The 1950s invented rock and roll and be-bop. The 1960s invented modern rock, blues rock, jazz rock, progressive rock, psychedelic rock, soul, hard-bop and free jazz. The 1970s create stadium rock, disco, funk and punk. The 1980s created the music video and many metal-related genres. The 1990s had grunge, Britpop, boy/girl bands and hip-hop. So what’s our decade’s claim to fame?
The one new style of music that could be called original is danceable rock and roll. I have yet to hear it given a proper name but what I am referring to is the current guitar bands that incorporate elements of dance and rave music. Examples would be Franz Ferdinand, The Klaxons, The Killers, Hot Hot Heat, Kasabian, and the Kaiser Chiefs. These bands wear their influences on their sleeve but have managed to create something relatively new. You can hear everything from the Bee Gees to The Jam and Joy Division up to Pearl Jam and The Stone Roses. I don’t necessarily like all these bands — I thoroughly dislike the Klaxons — but at least they are doing something slightly original.

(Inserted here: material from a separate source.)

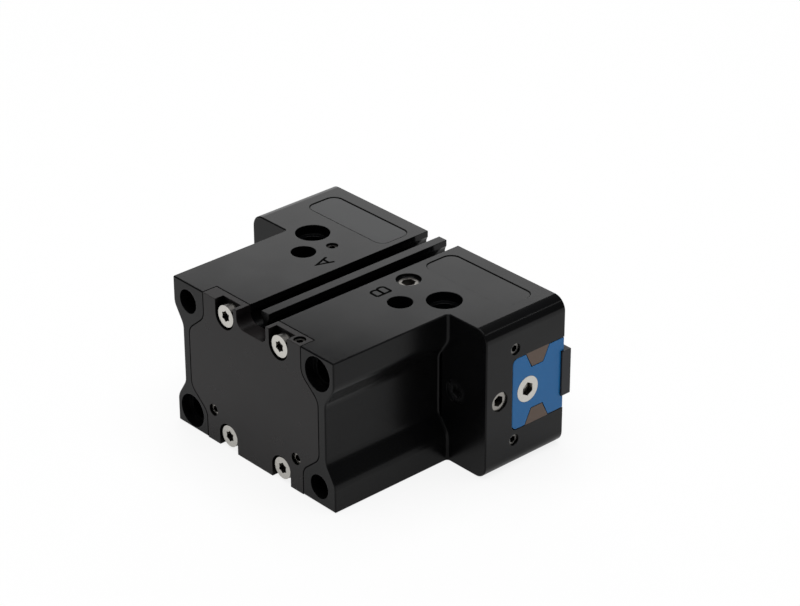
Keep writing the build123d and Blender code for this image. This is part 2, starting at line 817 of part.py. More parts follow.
def seal_retaining_ring():
    """Split ring in its groove, which holds the rod seal in place."""
    start = (0, ring_front - retaining_ring_thickness, 0)
    ring = rod(start, forward, retaining_ring_diameter - 2 * seat_gap, retaining_ring_thickness)
    ring -= rod(start, forward, retaining_ring_inner, retaining_ring_thickness)
    split = block((-retaining_ring_gap / 2, retaining_ring_gap / 2), (0, jaw_face), (-upper_face, 0))
    return ring - split


def guide_rail(level):
    """Hardened rail on one wall of the jaw channel: +1 is the upper wall, -1 the lower."""
    lower = along_x(rail_outline(0), -end_face, end_face) + rail_root(0)
    return mirror(lower, about=Plane.XY) if level > 0 else lower


def centre_dust_cover():
    """Plate that covers the wedge drive between the jaws."""
    top = jaw_face - seat_gap
    plate = along_y(dust_cover_outline(0), top - dust_cover_thickness, top)
    sinks = [Plane(origin=(x, top, z), z_dir=backward)
             * countersink(dust_screw_head, dust_screw_diameter, dust_cover_thickness)
             for x, z in dust_screw_places()]
    return plate - sinks


def dust_cover_screws():
    """Two flat-head screws that hold the dust cover."""
    screw = countersunk_screw(dust_screw_head, dust_screw_diameter, dust_screw_length)
    return Part() + [Plane(origin=(x, jaw_face - seat_gap, z), z_dir=backward) * screw
                     for x, z in dust_screw_places()]


def jaw_section(top):
    """Cross-section of a jaw in Y and Z up to a given top, with its lower corners rounded."""
    outline = Pos((jaw_bottom + top) / 2, 0) * Rectangle(top - jaw_bottom, jaw_height)
    return fillet(outline.vertices().group_by(Axis.X)[0], channel_corner_radius)


def finger_hole_places():
    """Where the finger screws go, spread about the middle of the tongue."""
    middle = (tongue_start + tongue_end) / 2
    return [middle - finger_hole_pitch / 2, middle + finger_hole_pitch / 2]


def right_base_jaw():
    """Jaw with rail grooves, a slanted T-slot for the wedge hook and a tongue for fingers."""
    low = along_x(jaw_section(jaw_low_top), jaw_inner_x, jaw_end)
    high = along_x(jaw_section(jaw_top), jaw_high_start, jaw_end)
    leg = block((jaw_inner_x, jaw_leg_outer), (jaw_leg_bottom, jaw_bottom + channel_corner_radius),
                (-jaw_height / 2, jaw_height / 2))
    across = (-tongue_height / 2, tongue_height / 2)
    tongue = block((tongue_start, tongue_end), (jaw_top, tongue_top), across)
    over_plate = block((jaw_end, tongue_end), (jaw_face - tongue_notch_depth, jaw_top), across)
    return low + high + leg + tongue + over_plate - hook_slots() - rail_groove() - jaw_holes()


def hook_slots():
    """Room in the jaw for the wedge: its core, the neck of its hook and the hook itself."""
    lip_face = hook_thickness + hook_gap + lip_thickness
    far, start, end = wedge_half_width + lip_face, jaw_leg_bottom - overshoot, tongue_top
    clear = wedge_band(far, lip_face, start, end, thickness)
    neck_slot = wedge_band(far, hook_thickness, start, end, hook_neck_height + 2 * hook_gap)
    hook_slot = wedge_band(hook_thickness + hook_gap, -hook_gap, start, end, hook_height + 2 * hook_gap)
    return [clear, neck_slot, hook_slot]


def jaw_holes():
    """The finger holes with their sleeve mouths, and the thread for the end plate's screw."""
    holes = []
    for x in finger_hole_places():
        holes.append(rod((x, tongue_top, 0), backward, finger_sleeve_diameter, finger_sleeve_depth))
        holes.append(rod((x, tongue_top, 0), backward, finger_hole_diameter, finger_hole_depth))
    holes.append(rod((jaw_end, end_plate_screw_y, 0), left, end_plate_screw_diameter + 2 * seat_gap,
                     end_plate_screw_length - end_plate_thickness + thread_runout))
    return holes


def right_end_plate():
    """Coloured plate that closes the jaw's outer end and wipes the rails."""
    plate = along_x(jaw_section(jaw_top), jaw_end, end_face)
    half = tongue_height / 2 + seat_gap
    notch = block((jaw_end, end_face + overshoot), (jaw_face - tongue_notch_depth - seat_gap, jaw_face),
                  (-half, half))
    sink = countersink(end_plate_screw_head, end_plate_screw_diameter, end_plate_thickness)
    hole = Plane(origin=(end_face, end_plate_screw_y, 0), z_dir=left) * sink
    return plate - [notch, hole, rail_groove()]


def right_end_plate_screw():
    """Flat-head screw that fixes the end plate to the jaw."""
    screw = countersunk_screw(end_plate_screw_head, end_plate_screw_diameter, end_plate_screw_length)
    return Plane(origin=(end_face, end_plate_screw_y, 0), z_dir=left) * screw


def grease_plug():
    """Plug in its recess on the upper face, over the drive pocket."""
    place = (grease_plug_x, grease_plug_y, upper_face - grease_plug_recess_depth)
    return Plane(origin=place, z_dir=down) * plug(grease_plug_diameter, grease_plug_length, grease_plug_socket)


def bleed_plug():
    """Small plug on the upper face, over the drive pocket."""
    place = (-bleed_plug_x, bleed_plug_y, upper_face - plug_sink)
    small = plug(bleed_plug_diameter, bleed_plug_length, bleed_plug_diameter * plug_socket_share)
    return Plane(origin=place, z_dir=down) * small


def end_port_plugs():
    """A plug in each end face, in the side passage to the drive pocket."""
    place = (end_face - plug_sink, end_port_y, 0)
    side = plug(end_port_diameter, end_plug_length, end_port_diameter * plug_socket_share)
    return both_sides(Plane(origin=place, z_dir=left) * side)


def wing_port_plugs():
    """A plug in the back of each side of the head, in the same passage."""
    place = (wing_port_x, body_length + plug_sink, 0)
    back = plug(wing_port_diameter, wing_plug_length, wing_port_diameter * plug_socket_share)
    return both_sides(Plane(origin=place, z_dir=forward) * back)


def guide_grease_plugs():
    """Two small plugs in each end face, beside the end plate."""
    place = (end_face - plug_sink, guide_plug_y, -guide_plug_z)
    small = plug(guide_plug_diameter, guide_plug_length, guide_plug_diameter * plug_socket_share)
    return both_sides(both_levels(Plane(origin=place, z_dir=left) * small))


def left_of(shape):
    """The left-hand twin of a right-hand piece."""
    return mirror(shape, about=Plane.YZ)


def all_pieces():
    """Every piece of the gripper by name."""
    jaw, plate, screw = right_base_jaw(), right_end_plate(), right_end_plate_screw()
    return {
        "housing": housing(),
        "end_cover": end_cover(),
        "cover_seal": cover_seal(),
        "channel_seal": channel_seal(),
        "cover_screws": cover_screws(),
        "cover_jack_screws": cover_jack_screws(),
        "cover_channel_plug": cover_channel_plug(),
        "grease_plug": grease_plug(),
        "bleed_plug": bleed_plug(),
        "end_port_plugs": end_port_plugs(),
        "wing_port_plugs": wing_port_plugs(),
        "guide_grease_plugs": guide_grease_plugs(),
        "guide_rail_upper": guide_rail(1),
        "guide_rail_lower": guide_rail(-1),
        "rod_bush": rod_bush(),
        "rod_seal": rod_seal(),
        "seal_retaining_ring": seal_retaining_ring(),
        "centre_dust_cover": centre_dust_cover(),
        "dust_cover_screws": dust_cover_screws(),
        "piston": piston(),
        "piston_seal": piston_seal(),
        "piston_magnets": piston_magnets(),
        "piston_rod": piston_rod(),
        "piston_screw": piston_screw(),
        "wedge_driver": wedge_driver(),
        "driver_lock_pin": driver_lock_pin(),
        "right_base_jaw": jaw,
        "left_base_jaw": left_of(jaw),
        "right_end_plate": plate,
        "left_end_plate": left_of(plate),
        "right_end_plate_screw": screw,
        "left_end_plate_screw": left_of(screw),
    }


def main():
    """Write each piece to its own file."""
    os.makedirs("parts", exist_ok=True)
    for name, shape in all_pieces().items():
        export_step(shape, f"parts/{name}.step")


main()
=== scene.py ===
"""Looks of the two-jaw gripper: finishes, marks, seam lines, floor, light and camera.

Lengths are millimetres times MM, so that every Blender length is in metres. The frame's
origin is the middle of the mounting face, +Y points to the jaws and +Z is up.
"""
import json
import math

import bmesh
import bpy
from mathutils import Matrix, Vector


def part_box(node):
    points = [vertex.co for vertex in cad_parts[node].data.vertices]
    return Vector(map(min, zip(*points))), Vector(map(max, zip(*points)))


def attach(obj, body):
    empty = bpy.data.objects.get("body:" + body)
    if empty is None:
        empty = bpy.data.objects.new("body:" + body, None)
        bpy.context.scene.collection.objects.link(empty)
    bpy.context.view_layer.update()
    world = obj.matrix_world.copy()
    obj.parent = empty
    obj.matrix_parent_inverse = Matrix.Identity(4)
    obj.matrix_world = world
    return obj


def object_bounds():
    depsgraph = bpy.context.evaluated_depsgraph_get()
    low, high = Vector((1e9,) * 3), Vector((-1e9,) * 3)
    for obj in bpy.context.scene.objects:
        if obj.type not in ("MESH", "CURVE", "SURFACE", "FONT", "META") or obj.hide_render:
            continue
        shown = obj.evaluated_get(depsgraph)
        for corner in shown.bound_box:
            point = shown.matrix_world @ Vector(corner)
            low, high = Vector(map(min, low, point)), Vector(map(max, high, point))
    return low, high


MM = 0.001

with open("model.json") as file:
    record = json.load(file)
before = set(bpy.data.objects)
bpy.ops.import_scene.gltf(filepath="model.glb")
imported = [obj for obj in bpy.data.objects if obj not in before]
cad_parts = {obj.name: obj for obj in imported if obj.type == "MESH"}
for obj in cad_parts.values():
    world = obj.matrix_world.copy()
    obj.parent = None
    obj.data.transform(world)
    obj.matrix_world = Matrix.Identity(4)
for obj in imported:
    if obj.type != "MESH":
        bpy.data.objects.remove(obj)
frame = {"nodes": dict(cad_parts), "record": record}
cad_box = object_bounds()

# Camera, from the photograph: direction in degrees, roll, distance and the point looked at
camera_azimuth = 47.91376
camera_elevation = 28.30075
camera_roll = -0.17995
camera_distance = 546.727 * MM
camera_target = Vector((-2.2025, 39.5538, 4.0645)) * MM
camera_clip = (0.01, 10)
focal_pixels = 2768.544
picture_width = 800
sensor_width = 36.0

# Brightness of the surroundings: the even light on the gripper, and what is added to it where
# the camera sees the surroundings and where the black gloss reflects them
world_level = 0.12
world_seen_level = 0.8
world_reflected_level = 0.02

# Floor: how much of its white doesn't depend on the lamps, as the camera sees it and as the
# gripper's faces reflect it, its colour and half width, and how far below the gripper it lies
floor_white_share = 0.85
floor_reflected_share = 0.3
floor_colour = (0.92, 0.92, 0.92)
floor_roughness = 0.9
floor_half_width = 3.0
floor_gap = 0.02

# Lamps: azimuth, elevation and roll in degrees, width and height in metres, and brightness
lamp_distance = 1.0
lamps = {
    "overhead": (0, 90, 0, 1.1, 1.1, 3.4),
    "back_left": (-133, 18.5, -11, 0.74, 0.42, 1.44),
    "back_right_strip": (141, 39.5, 0, 0.25, 0.04, 2.0),
}

# Limits of the shading masks, detail of the noise and samples of the two ray-traced effects
square_limits = (0.85, 0.95)
noise_limits = (0.3, 0.7)
cloud_detail = 4.0
grain_detail = 2.0
recess_samples = 8
bevel_samples = 6

# Finish of the body's walls, which end where the head starts, with painted shade that dims their
# reflection; colour of the sides of screw heads; roughness deep in a hollow of the black parts
walls_end = 28.7
wall_roughness = 0.26
wall_shaded_gloss = 0.72
head_side_colour = (0.1, 0.096, 0.09)
recess_roughness = 0.9

# Smudges on the black gloss, in millimetres
smudge_size = 7.0
smudge_stretch = (1.0, 2.2, 1.0)
smudge_gloss = 0.86

# Set screws that are darker than the others
dark_plugs = ("guide_grease_plugs", "bleed_plug", "cover_channel_plug")

# Marks on the upper face, in millimetres
mark_width = 0.55
mark_height = 0.03
mark_centre_y = 25.0
mark_a_x = -8.15
mark_b_x = 8.25
letter_height = 3.5
letter_width = 2.5
foil_gap = 0.3
foil_thickness = 0.05
label_x = (5.8, 29.0)
label_y = (38.0, 46.0)
label_depth = 0.15
label_radius = 2.2
# Line of painted shade round the foot of each label hollow: width and height
label_shade_width = 0.13
label_shade_height = 0.06

# Steps in a rounded corner of a mark, and the least cosine that a ribbon's mitre is cut to
corner_steps = 8
mitre_limit = 0.4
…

The one element of the 2000’s that will be remembered is the utilization of the internet. Online music communities are forming without any influence from the corporate music world. That is a truly exciting occurrence in new music.
The influence of Myspace and the internet in general was on display in January 2006 when the Arctic Monkeys’ Whatever People Say I am, That’s What I’m Not became the fasted selling debut in British history, surpassing Oasis’ Definitely Maybe. The Arctic Monkeys’ meteoric rise was attributed to fans sharing their demo tape over the internet. They were playing sold-out shows around England and kids were singing every skilfully crafted lyric before the band had released a single. This phenomenon was not possible before the advent of Myspace and file sharing. Now every person I know who owns a guitar and has some lyrics in a notebook has their own Myspace page.
The 1990s saw the initial sign of the internet’s potential to redefine music marketing. However, it took a new generation of artists and fans who have never known life without the internet to fully grasp its potential for new music. I don’t want to get into a defense of file sharing – it’s a topic large enough for its own article and Lars Ulrich might have me assassinated – but I will say it is the greatest innovation to ever happen to young bands. I have bought albums and attended shows because I was able to download the band’s songs first. File sharing hasn’t been a hundred percent positive innovation for some; it certainly has its cons for larger bands. The point remains that Napster and others turned the music business on its head. It may be another decade before the long-term repercussions of rampant downloading becomes apparent.
I’m interested to know what Gigdoggy readers believe will be the bands/scenes/innovations that will dominate the collective memory of the current decade. There have certainly been some great bands. I love new music and that is something I couldn’t say eight years ago. But do any of these bands constitute a new era in music?
As far as I can tell, the answer is no. The one thing has made this decade exceedingly important in the grand scope of music history is the utilization of the internet. It has nothing to do with the songs but it is one hell of an important innovation.